== Information provided ==

::::::::

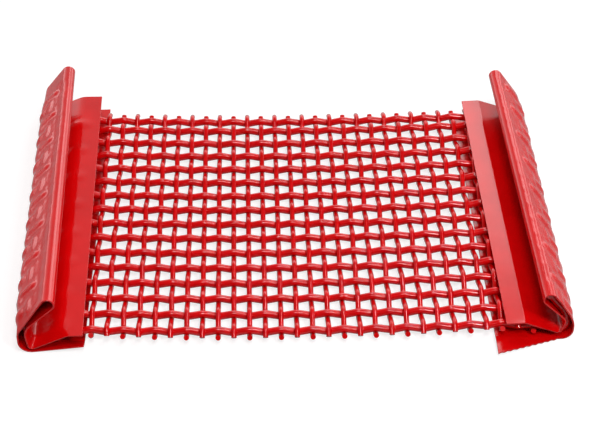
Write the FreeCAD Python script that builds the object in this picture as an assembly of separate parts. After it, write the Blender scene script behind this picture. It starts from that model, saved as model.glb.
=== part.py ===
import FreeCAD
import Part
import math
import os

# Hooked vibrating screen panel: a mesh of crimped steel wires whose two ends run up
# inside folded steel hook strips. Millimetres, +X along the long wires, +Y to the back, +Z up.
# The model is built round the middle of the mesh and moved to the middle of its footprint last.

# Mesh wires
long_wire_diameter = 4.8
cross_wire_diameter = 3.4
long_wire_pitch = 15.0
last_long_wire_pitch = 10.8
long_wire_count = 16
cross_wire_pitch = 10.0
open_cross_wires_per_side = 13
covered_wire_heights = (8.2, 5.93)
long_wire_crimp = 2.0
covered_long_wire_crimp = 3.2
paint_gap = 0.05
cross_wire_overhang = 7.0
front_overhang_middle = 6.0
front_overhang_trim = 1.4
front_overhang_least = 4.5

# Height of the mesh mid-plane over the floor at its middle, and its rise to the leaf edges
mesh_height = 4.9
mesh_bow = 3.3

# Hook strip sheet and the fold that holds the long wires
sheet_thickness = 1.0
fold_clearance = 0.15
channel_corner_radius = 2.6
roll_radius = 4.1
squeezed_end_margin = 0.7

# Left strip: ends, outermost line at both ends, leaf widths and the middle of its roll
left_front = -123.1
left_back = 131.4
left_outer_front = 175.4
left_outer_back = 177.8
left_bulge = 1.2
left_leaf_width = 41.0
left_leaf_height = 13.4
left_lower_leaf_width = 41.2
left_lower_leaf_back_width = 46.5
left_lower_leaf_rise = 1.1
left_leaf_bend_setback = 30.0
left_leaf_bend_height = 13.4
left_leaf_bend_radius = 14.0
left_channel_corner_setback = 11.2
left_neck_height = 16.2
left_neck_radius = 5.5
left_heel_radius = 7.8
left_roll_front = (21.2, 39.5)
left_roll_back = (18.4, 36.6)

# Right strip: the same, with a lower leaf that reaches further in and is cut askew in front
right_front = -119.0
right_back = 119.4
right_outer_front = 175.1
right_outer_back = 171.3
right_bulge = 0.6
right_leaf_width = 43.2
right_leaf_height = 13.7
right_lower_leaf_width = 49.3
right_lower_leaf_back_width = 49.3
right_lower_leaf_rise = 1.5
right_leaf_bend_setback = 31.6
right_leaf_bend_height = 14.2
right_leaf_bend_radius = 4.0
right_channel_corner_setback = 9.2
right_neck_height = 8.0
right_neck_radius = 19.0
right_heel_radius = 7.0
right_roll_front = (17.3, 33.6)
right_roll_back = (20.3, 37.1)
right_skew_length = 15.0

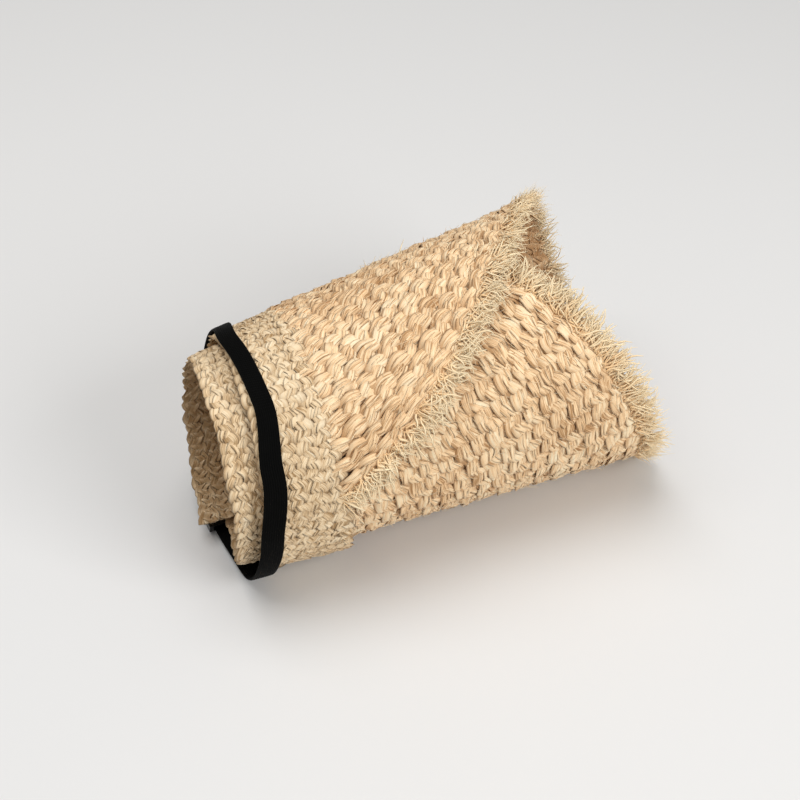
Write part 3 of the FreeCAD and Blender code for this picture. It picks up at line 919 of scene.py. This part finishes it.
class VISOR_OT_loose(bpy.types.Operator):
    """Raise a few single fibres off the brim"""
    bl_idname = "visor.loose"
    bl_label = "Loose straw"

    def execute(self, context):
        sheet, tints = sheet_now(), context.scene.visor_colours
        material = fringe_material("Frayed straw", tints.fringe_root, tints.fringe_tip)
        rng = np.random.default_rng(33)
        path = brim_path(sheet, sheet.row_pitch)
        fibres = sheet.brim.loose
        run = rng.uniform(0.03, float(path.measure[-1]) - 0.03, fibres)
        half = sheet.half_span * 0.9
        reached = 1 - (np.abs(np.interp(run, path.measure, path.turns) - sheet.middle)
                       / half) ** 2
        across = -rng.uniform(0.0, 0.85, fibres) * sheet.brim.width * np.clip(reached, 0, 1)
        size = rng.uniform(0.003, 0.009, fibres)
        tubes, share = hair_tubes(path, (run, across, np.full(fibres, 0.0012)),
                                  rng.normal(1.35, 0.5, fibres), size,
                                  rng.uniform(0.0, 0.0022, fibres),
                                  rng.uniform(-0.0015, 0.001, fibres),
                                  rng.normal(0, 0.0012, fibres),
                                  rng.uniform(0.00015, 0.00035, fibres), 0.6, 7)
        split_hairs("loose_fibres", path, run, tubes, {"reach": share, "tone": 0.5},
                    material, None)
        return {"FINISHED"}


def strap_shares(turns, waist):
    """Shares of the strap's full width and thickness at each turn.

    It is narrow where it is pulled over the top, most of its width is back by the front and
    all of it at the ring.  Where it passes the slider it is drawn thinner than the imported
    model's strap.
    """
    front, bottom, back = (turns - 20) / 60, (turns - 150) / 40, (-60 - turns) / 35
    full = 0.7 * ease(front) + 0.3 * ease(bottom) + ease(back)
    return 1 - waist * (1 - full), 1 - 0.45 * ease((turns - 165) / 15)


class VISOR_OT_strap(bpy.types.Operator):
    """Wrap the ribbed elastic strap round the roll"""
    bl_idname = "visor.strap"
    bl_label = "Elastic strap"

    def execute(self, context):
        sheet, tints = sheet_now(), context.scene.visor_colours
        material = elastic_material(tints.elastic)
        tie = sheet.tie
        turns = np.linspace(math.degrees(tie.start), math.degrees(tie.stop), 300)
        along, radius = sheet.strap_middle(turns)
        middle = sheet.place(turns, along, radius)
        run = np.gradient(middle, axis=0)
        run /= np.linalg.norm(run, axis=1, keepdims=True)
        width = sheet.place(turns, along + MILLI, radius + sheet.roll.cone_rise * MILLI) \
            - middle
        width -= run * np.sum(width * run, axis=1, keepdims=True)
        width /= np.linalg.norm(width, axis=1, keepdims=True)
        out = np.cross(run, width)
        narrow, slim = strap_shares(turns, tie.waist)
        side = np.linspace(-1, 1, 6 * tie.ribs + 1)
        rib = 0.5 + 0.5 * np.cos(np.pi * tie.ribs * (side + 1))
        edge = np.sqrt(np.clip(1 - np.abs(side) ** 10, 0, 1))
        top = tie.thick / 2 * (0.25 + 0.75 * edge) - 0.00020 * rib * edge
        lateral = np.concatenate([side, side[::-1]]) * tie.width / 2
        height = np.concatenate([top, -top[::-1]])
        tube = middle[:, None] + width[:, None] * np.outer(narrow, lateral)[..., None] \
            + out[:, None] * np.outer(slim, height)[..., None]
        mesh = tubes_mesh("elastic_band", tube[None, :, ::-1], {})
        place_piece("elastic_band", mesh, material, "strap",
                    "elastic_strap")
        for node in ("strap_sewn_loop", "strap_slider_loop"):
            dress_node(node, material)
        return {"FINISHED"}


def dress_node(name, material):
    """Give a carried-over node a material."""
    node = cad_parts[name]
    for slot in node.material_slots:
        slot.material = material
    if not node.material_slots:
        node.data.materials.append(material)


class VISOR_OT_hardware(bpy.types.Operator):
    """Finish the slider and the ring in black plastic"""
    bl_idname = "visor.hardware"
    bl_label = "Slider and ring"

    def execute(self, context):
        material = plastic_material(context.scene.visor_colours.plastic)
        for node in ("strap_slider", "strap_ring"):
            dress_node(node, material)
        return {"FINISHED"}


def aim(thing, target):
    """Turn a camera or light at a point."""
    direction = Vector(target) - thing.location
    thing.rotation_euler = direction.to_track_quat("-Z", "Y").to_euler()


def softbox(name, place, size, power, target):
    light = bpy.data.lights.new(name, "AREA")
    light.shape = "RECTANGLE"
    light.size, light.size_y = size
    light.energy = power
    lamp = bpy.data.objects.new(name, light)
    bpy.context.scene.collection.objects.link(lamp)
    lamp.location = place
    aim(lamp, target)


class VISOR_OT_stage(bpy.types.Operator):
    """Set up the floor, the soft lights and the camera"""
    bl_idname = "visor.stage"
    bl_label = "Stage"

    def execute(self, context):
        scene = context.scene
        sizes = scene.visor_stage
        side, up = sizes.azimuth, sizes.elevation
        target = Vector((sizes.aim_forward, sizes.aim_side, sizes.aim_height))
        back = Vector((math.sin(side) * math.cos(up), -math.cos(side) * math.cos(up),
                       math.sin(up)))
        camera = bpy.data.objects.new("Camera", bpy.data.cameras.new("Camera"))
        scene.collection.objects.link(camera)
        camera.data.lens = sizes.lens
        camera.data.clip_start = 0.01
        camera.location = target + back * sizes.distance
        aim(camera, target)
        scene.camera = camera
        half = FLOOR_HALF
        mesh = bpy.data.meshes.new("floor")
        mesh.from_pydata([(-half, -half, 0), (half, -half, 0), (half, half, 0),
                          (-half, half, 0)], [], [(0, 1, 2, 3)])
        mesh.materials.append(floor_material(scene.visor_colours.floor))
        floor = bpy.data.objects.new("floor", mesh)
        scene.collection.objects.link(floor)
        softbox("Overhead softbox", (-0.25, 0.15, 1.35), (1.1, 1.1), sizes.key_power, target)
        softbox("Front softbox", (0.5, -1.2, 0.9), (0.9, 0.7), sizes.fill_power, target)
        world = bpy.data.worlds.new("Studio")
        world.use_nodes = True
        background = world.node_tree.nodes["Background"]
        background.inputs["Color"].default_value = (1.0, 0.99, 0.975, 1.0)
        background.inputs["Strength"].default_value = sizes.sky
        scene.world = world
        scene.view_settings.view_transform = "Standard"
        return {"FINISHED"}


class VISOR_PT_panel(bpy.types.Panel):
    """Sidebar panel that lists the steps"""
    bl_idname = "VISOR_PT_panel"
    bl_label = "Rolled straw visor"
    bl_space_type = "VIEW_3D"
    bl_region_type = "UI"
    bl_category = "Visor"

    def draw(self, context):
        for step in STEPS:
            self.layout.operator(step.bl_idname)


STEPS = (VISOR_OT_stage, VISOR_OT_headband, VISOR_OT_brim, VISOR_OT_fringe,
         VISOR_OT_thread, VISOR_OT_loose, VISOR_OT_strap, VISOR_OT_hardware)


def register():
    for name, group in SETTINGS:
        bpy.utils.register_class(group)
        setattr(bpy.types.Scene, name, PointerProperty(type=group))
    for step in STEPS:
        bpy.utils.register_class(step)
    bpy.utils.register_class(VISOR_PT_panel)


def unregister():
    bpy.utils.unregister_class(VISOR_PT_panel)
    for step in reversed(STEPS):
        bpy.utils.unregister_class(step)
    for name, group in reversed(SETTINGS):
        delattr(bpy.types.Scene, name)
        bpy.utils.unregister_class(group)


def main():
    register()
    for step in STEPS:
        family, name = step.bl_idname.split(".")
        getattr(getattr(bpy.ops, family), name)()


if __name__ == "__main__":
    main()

::::::::

Look at the material above and copy, word for word, its lines from the first through the one containing "# The model".

== Full response ==
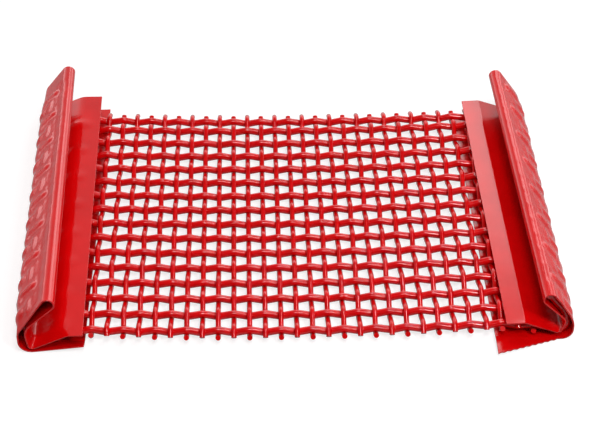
Write the FreeCAD Python script that builds the object in this picture as an assembly of separate parts. After it, write the Blender scene script behind this picture. It starts from that model, saved as model.glb.
=== part.py ===
import FreeCAD
import Part
import math
import os

# Hooked vibrating screen panel: a mesh of crimped steel wires whose two ends run up
# inside folded steel hook strips. Millimetres, +X along the long wires, +Y to the back, +Z up.
# The model is built round the middle of the mesh and moved to the middle of its footprint last.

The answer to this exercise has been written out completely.